Exhibit a
> Nagel begins by assuming that "conscious experience is a widespread phenomenon" present in many animals (particularly mammals), even though it is "difficult to say [...] what provides evidence of it".
Exhibit a
> Nagel begins by assuming that "conscious experience is a widespread phenomenon" present in many animals (particularly mammals), even though it is "difficult to say [...] what provides evidence of it".
Physicalism is an ontological assertion that is almost certainly true, and is adhered to by nearly all scientists and most philosophers of mind. Solipsism is an ontological assertion that could only possibly be true for one person, and is generally dismissed.

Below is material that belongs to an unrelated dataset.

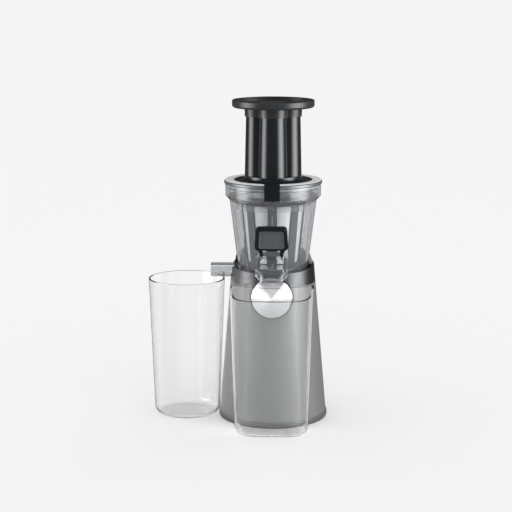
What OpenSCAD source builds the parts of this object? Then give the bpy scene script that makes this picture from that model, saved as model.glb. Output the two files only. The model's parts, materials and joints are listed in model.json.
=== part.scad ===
// Vertical slow juicer: tapered motor base, clear juicing bowl with strainer, spinning brush and auger,
// lid with lobed feed tube and food tray, juice jug in front and pulp container at the left.
// Origin on the table under the auger's axis. +X is the user's right, -Y faces the user, +Z is up.

/* [Base] */
// Outer radius of the housing where it meets the foot ring
base_foot_r = 71.8; // [66:0.1:80]
// How far the base's rim stands out round the bowl's foot
rim_room = 9.8; // [8.6:0.1:14]
// Height of the rim above the table at the sides
rim_z = 211; // [190:1:240]
// How far the housing leans forward, in degrees
base_lean = 2.5; // [0:0.1:3]
// How steeply the rim falls towards the front, in degrees
rim_fall = 5; // [0:0.1:6]
// Height of the brushed collar band
collar_h = 23; // [20:0.5:28]
// Wall of the housing
base_wall = 2.6; // [2:0.1:4]
// Wall of the collar band
collar_wall = 1.7; // [1.2:0.1:2]
// Height of the dark foot ring
foot_h = 9; // [7:0.5:12]
// How far the foot ring stands out from the housing
foot_lip = 1.5; // [0:0.1:3]
// Radius of the rubber feet
pad_r = 6; // [4:0.5:7]

/* [Cradle] */
// Depth of the deck that the bowl stands on, below the rim
deck_drop = 14; // [10:0.5:26]
// Thickness of the deck
deck_t = 3.5; // [2.5:0.5:5]
// How steeply the rear shroud rises behind the bowl, in degrees
shroud_rise = 29; // [10:1:31]

/* [Control dial] */
// Radius of the rotary control dial
dial_r = 26.5; // [18:0.5:27]
// Thickness of the dial at its edge
dial_t = 4; // [3:0.5:5]
// Distance of the dial's upper edge below the rim
dial_drop = 8.5; // [6:0.5:30]

/* [Bowl] */
// Outer radius of the bowl's wall at the deck
bowl_foot_r = 45.1; // [42:0.1:46]
// Outer radius of the bowl's wall under its upper band
bowl_top_r = 57.6; // [54:0.1:60]
// Height of the bowl's wall, from its foot to the upper band
bowl_wall_h = 100.1; // [80:0.1:125]
// Height of the bowl's upper band
band_h = 21.5; // [18:0.5:30]
// How far the upper band stands out from the wall
band_out = 5.6; // [4:0.1:8]
// Wall of the bowl
bowl_wall = 2.6; // [2:0.1:3.5]

/* [Spout and chute] */
// Outside width of the juice spout
spout_w = 42; // [34:1:46]
// Distance of the spout's mouth from the auger axis
spout_reach = 88; // [80:1:94]
// Height of the lowest edge of the spout's mouth above the deck
spout_rise = 5; // [0:0.5:9]
// Outside height of the spout
spout_h = 33.8; // [28:0.1:42]
// Thickness of the spout's roof and floor
spout_wall = 3; // [2:0.5:4]
// Thickness of the spout's sides
spout_side = 6.5; // [3:0.5:7]
// Height of the pulp chute's centre line above the deck
chute_rise = 5.3; // [3:0.1:9]
// Outside radius of the chute's rounded edges
chute_r = 8.5; // [7:0.5:9]
// Distance of the chute's mouth from the auger axis
chute_reach = 83; // [76:1:90]

/* [Lid and feed tube] */
// Outer radius of the trim ring
ring_r = 64.8; // [63.5:0.1:70]
// Inner radius of the trim ring
ring_in_r = 51.4; // [48:0.2:55]
// Thickness of the trim ring
ring_t = 5.2; // [4:0.2:7]
// Height of the feed tube above the bowl
tube_h = 100; // [60:1:140]
// Distance of each lobe's centre from the tube's axis
lobe_c = 18; // [15:0.5:19]
// Radius of each lobe at the top of the tube
lobe_top_r = 17.6; // [15:0.1:20]
// Radius of each lobe at the lid
lobe_low_r = 19.8; // [16:0.1:21]
// Wall of the feed tube
tube_wall = 2.4; // [2:0.1:3.5]

/* [Food tray] */
// Outer radius of the tray
tray_r = 54.2; // [46:0.2:60]
// Depth of the tray from its rim to its underside
tray_h = 9.6; // [8:0.2:14]
// Thickness of the tray's rim and floor
tray_wall = 2.2; // [1.6:0.1:3]
// Height of the sleeve that fits over the feed tube
sleeve_h = 12; // [8:0.5:16]

/* [Juice jug] */
// Outside width of the jug at its rim
jug_w = 109; // [96:1:112]
// Outside width of the jug near its foot
jug_foot_w = 97; // [86:1:100]
// Distance of the jug's front from the auger axis, at the rim
jug_front = 114; // [104:1:126]
// How much nearer the jug's front is at its foot
jug_lean = 8; // [0:0.5:12]
// Gap between the jug's rim and the spout above it
jug_gap = 11; // [8:1:45]
// How much lower the rim is at the front
jug_fall = 9; // [0:0.5:14]
// Wall of the jug and of the pulp container
cup_wall = 2.2; // [1.8:0.1:3]

/* [Pulp container] */
// Outer radius of the container's rim
pulp_r = 51.4; // [46:0.2:56]
// Outer radius of the container near its foot
pulp_foot_r = 44.6; // [40:0.2:48]
// Gap between the container's rim and the chute above it
pulp_gap = 6.8; // [4:0.1:40]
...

They are at opposite ends of the plausibility scale.
It's like describing the inside of a house in very great detail, and then using this to argue that there's nothing outside the house. The method is explicitly limiting its scope to the inside of the house, so can say nothing about what's outside, for or against. Same with physicalism: most arguments in its favor limit their method to looking at the physical, so in practice say nothing about whether this is all there is.
> Same with physicalism: most arguments in its favor limit their method to looking at the physical, so in practice say nothing about whether this is all there is.
This is simply wrong ... there are very strong arguments that, when we're looking at mental events, we are looking at the physical. To say that arguments for physicalism are limited to looking at the physical is a circular argument that presupposes that physicalism is wrong. The arguments for physicalism absolutely are not based at looking at a limited set of things, they are logical arguments that there's no way to escape being physical ... certainly Descartes' dualism is long dead due to the interaction problem -- mental states must be physical in order to be acted upon or act upon the physical. The alternatives are ad hoc nonsense like Chalmers' "bridging laws" that posit that there's a mental world that is kept in tight sync with the physical world by these "bridging laws" that have no description or explanation or reason to believe exist.
I don't believe any of that to be true, but I think that's kind of the point of that argument. I do think we start from that Cartesian starting place, but once we know enough about the external world to know that we're a part of it, and can explain our mind in terms of it, it effectively shifts the foundation, so that our mental states are grounded in empirical reality rather than the other way around.